I’m not a natural journalist, the perference for solitude makes it hard work, but I loved it and so I persisted and over time, built a reputation, a name for myself. My writing improved, and I was happy with how I was progressing, albeit a little slowly at times.

A little over a year ago, I started branching away from music too. I started writing travel stories, shooting back missives from wherever in the world I happened to be. I started writing about food and bars, and began to shift myself further out of my music-oriented comfort zone and wrote stories on racing drones, amateur astonomists and New Year’s Resolve.

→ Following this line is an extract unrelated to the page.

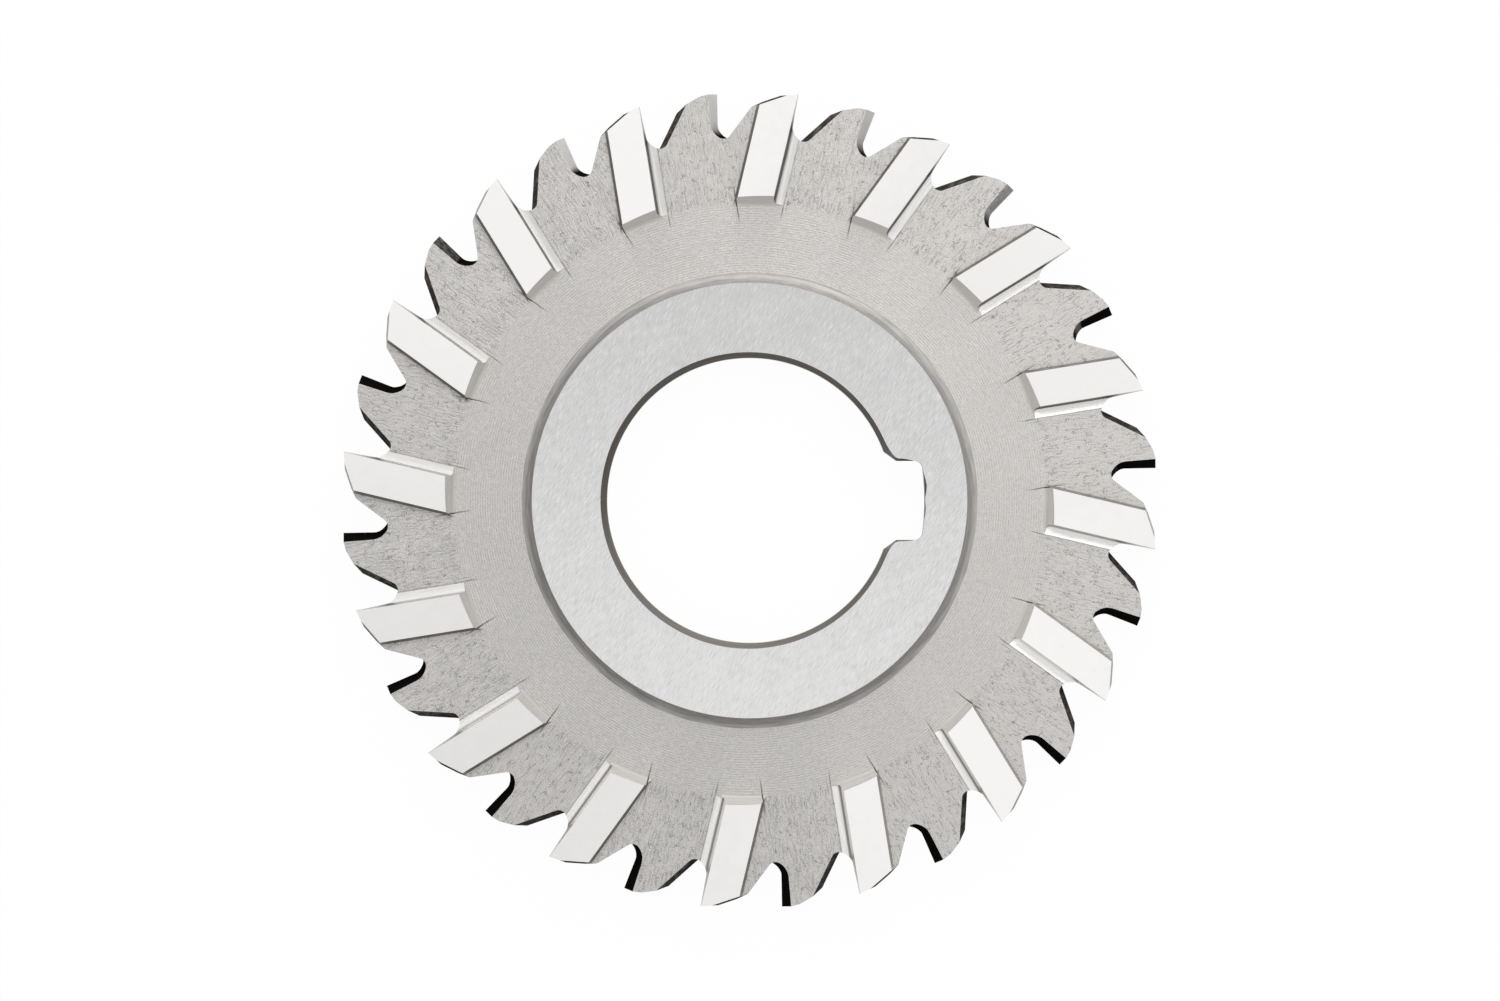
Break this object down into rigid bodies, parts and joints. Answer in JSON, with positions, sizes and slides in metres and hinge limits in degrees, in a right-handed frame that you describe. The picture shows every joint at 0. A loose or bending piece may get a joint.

Over the course of these almost-eleven years, as it’s all slowly grown, I, like anyone else in this situation, have had to deal with what staff and salaried writers don’t — the financial insecurity that comes with being a freelancer, the instability and the reasonably frequent bouts of self-doubt. I’ve had to fight to be paid, to be heard, to be taken seriously. I’ve endured the lows, the injustices and the outright wrongs.

But I’ve been a writer, a professional one for the most part, and even in the trying times, when an invoice just won’t get paid or I’m spending hours sitting alone staring at a blank screen, devoid of any inspiration whatsoever, I’ve loved every second of it — living on the edge, as it were. A renegade, an outlaw.


A little over a year ago however, things changed. Rhythms magazine, where I was Assistant Editor (a position which existed nicely alongside my freelancing), was sold, and so that gig disappeared, along with its small, but regular, paycheque. The new editor, in an effort to impress and cultivate labels, publicists and artists, took on basically every story that was offered her, which she then passed on to me, now a freelance Senior Contributor — I took them all in an effort to make up the financial shortfall I’d suffered.

At the same time, after an absense of around four years, I reconnected with an old Street Press editor and began writing for them once more, again in an effort to maintain cash flow. The extra work poured in, but it was churnalism all over again — countless short stories with essentially no point, nothing to stretch me as a journalist or a writer, just money in the bank, money in the bank.

As a result, I started to neglect other aspects of my work — I didn’t have the time or energy to pitch bigger, more complex stories to publications that would pay well and offer solid exposure; my first book, which I was looking to self-publish, sat dormant, only really needing some basic re-writes to get it print-ready; the novel I’d been working on for almost two years sat dormant too; as a journalist and writer, I stagnated.

And so it went, until around August last year when I just burnt out. I didn’t realise it at the time, it was my wife, and shortly afterwards my sister, who brought it to my attention. I wasn’t motivated, they said, I wasn’t pushing myself; I was going through the motions and I was bored. I sat and thought about this, and realised they were both right. I was bored. I was lacking motivation. I was wasting my own time — in churning out stories in order to make money, using energy I should have been channelling into more worthwhile journalistic pursuits, writing had become a chore, it wasn’t fun or fulfilling anymore.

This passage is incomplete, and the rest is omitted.